The men’s 3,000 was very profitable for James Randon
2021 has been a challenging year for Randon, a 27-year-old Yale grad now running for the Saucony Freedom Track Club. On the track, his fastest 1500 this year was just 3:41.67 and he failed to qualify for the Olympic Trials, while off the track, the Saucony Freedom Track Club has been in a state of upheaval. Coach Tim Broe left earlier this year, and the group is now being coached by Kurt Benninger (Molly Huddle’s husband), but Randon declined to discuss the future of the group.

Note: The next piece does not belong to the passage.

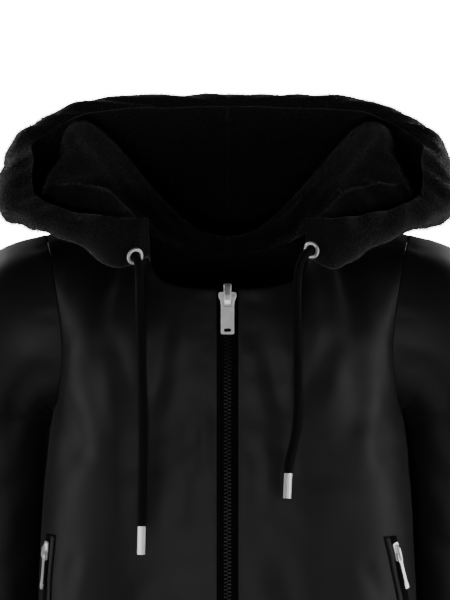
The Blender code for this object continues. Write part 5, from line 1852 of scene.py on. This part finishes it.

“I don’t really know what I’m allowed to talk about,” he said.
If most of 2021 was a challenge, at least Randon is ending it on a high note. He got a personal best and World Indoor qualifier in winning the men’s 3,000 in 7:49.44, and he did it in impressive fashion – he was six seconds back of leader Athanas Kioko of Campbell midway through the race but ran his last 800 in 1:58.38 (27.19 last lap) to earn a convincing (and profitable) win.
“My contract is written so that it was a great bonus [for breaking 7:50], and it stacks,” Randon said. “So not only did I get it in for this year, but it rolls over to next year which is awesome. I’m really happy that Saucony has stuck with me. I had a tough year and I think that I’m on the rebound. I’m going to take every win that I can get and see if I can keep stacking and building from there.”